There are 55 ports and container terminals in England and Wales, each of which is run by a designated port operator who has responsibility for business rates, except where any part falls to be separately rated. The need for separate rating will depend on the facts of the case, but the key issue is whether the occupier of that separate part or premises within the port precincts is in paramount control.

I have been told that, as my hon. Friend has argued this evening in the Chamber, a simple solution to the problems caused by the review of rating in the ports would be to return to prescription. I am afraid that that is not the case. The reason is that, even if we were to return to prescription, the properties that are now separately identified as liable for business rates would none the less continue to be separately rated, because that is what the business rates legislation requires. The formula could and only ever did apply to the valuation of the port’s operator, not to the businesses that she rightly and understandably is concerned about tonight.

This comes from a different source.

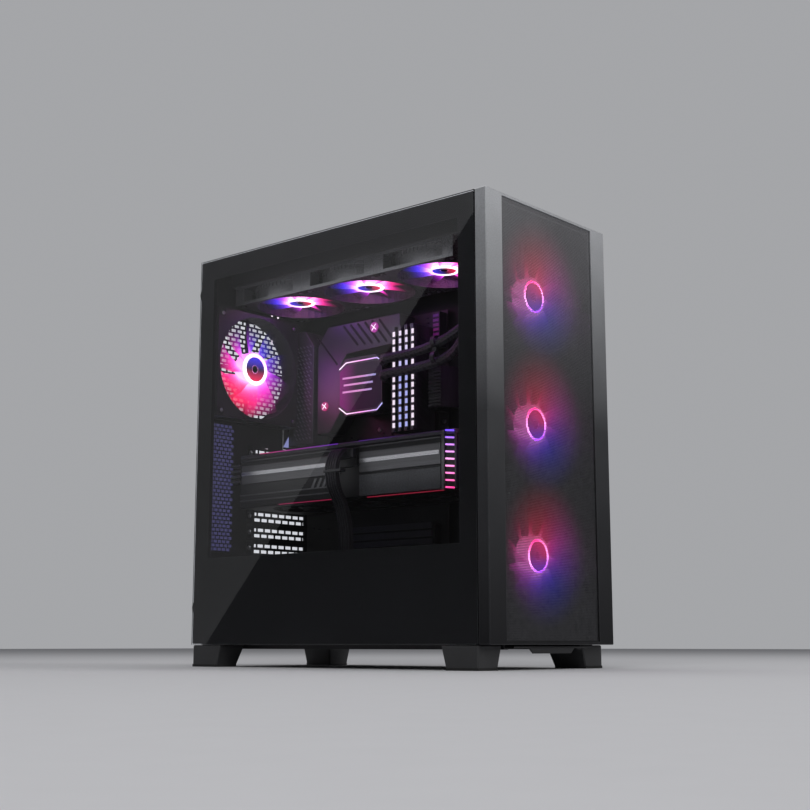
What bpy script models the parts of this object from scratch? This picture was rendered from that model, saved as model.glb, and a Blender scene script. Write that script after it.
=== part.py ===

The second issue—this is where the difficulties have been created—was the VOA’s review of ports. That began when it became clear that some properties in Southampton port should have been separately rated but were included instead in the port operator’s assessment under the formula for the 2005 rating list. In other words, the review was separate from the move away from prescription and pursued by the VOA, as part of its statutory duty to maintain an accurate and up-to-date valuation list. It was challenged at the time in court. So it was only in May 2006—once the Southampton case was settled the month before, thus confirming the status of some of those port tenants and the VOA’s approach to valuing them—that the VOA started its review of the 55 major ports in England and Wales.